It sounds counterintuitive but a megamerger between oil giants Exxon Mobil and Chevron could provide big environmental payoffs by making it easier for President Joe Biden to take aggressive action on climate change.
President Biden wants to kick the oil habit but even the most aggressive plan will take decades and require trillions in new infrastructure and technology investment. And while policymakers can’t end demand overnight – even the most bearish long-term forecasts expect demand for oil and natural gas to continue for decades – they can make it more expensive.
That would be a mistake since energy consumption and economic growth are closely tied.

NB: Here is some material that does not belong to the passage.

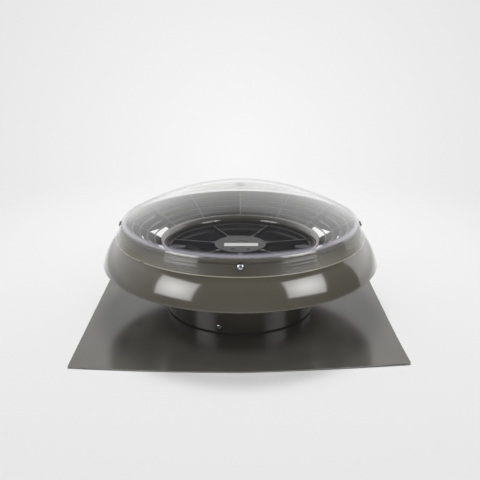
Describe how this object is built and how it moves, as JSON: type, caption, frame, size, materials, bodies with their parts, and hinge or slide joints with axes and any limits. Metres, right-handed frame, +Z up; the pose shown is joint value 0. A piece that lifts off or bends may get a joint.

A marriage of America’s two largest oil companies might be just the ticket to keep a lid on energy prices while giving policymakers more room to rein in carbon emissions. While the talks reportedly went nowhere last year, a merger between Exxon and Chevron makes strategic sense in an increasingly carbon-constrained economy.
As carbon-cutting goals become more aggressive and investors press public companies for better environmental, social and governance (ESG) performance, the market will naturally favor those oil basins with the lowest lifecycle carbon footprint. That’s where Exxon and Chevron see an opportunity to gain a competitive advantage.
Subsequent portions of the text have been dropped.